At year-end, assets under management (AUM) were ¥40.1 trillion, an increase of approximately ¥800 billion from last year. Despite the impact market factors such as declining stock market indices and ongoing yen appreciation had on AUM, net inflows during the year were ¥4.8 trillion, largely due to our efforts to provide clients with investment trusts and investment advisory services that matched their specific needs.

In the investment trust business, we offered funds to meet clients' needs and worked to increase AUM of existing funds. Net cash inflows continued into discretionary investments and privately placed funds for regional financial institutions. ETF products with unique characteristics, such as leveraged ETFs, drew investor attention as did conventional index-linked ETFs. As a result, inflows for the entire investment trust business amounted to ¥2.7 trillion during the year.

In the investment advisory business, Nomura was selected by the largest Japanese public pension fund to manage four foreign bond mandates. Overseas, Nomura Corporate Research and Asset Management, whose core competency is high-yield bonds, received favorable evaluations for its medium- to long-term performance and also saw inflows from pension funds and other institutional investors. As a result, inflows for the entire investment advisory business were approximately ¥2 trillion during the year.
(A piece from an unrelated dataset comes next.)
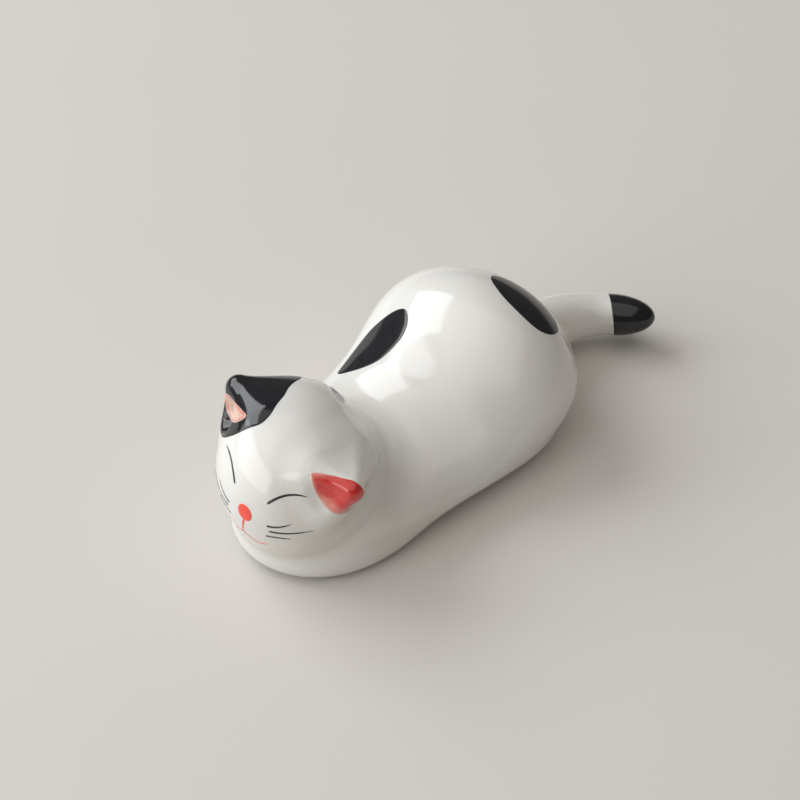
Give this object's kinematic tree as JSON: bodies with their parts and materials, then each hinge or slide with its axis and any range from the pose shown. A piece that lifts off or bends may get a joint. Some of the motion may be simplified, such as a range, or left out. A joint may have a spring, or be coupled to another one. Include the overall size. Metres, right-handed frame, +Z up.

Initiatives Aimed at Expanding Our Investment Footprint in North America

In December 2015, we formed a strategic partnership and acquired a non-controlling approx. 41% economic interest (voting rights of 10.1%) in American Century Investments (ACI), an independent investment management firm in the U.S. ACI is an active manager of U.S. and global equities for its large client base throughout North America. When coupled with Asset Management Division, with its expertise in Japanese and Asian equities and high-yield bonds and its broad client base in Japan, we believe both companies will benefit from the other's know-how and will deliver broad investment solutions to a wider range of global retail and institutional clients. The acquisition was completed in May 2016.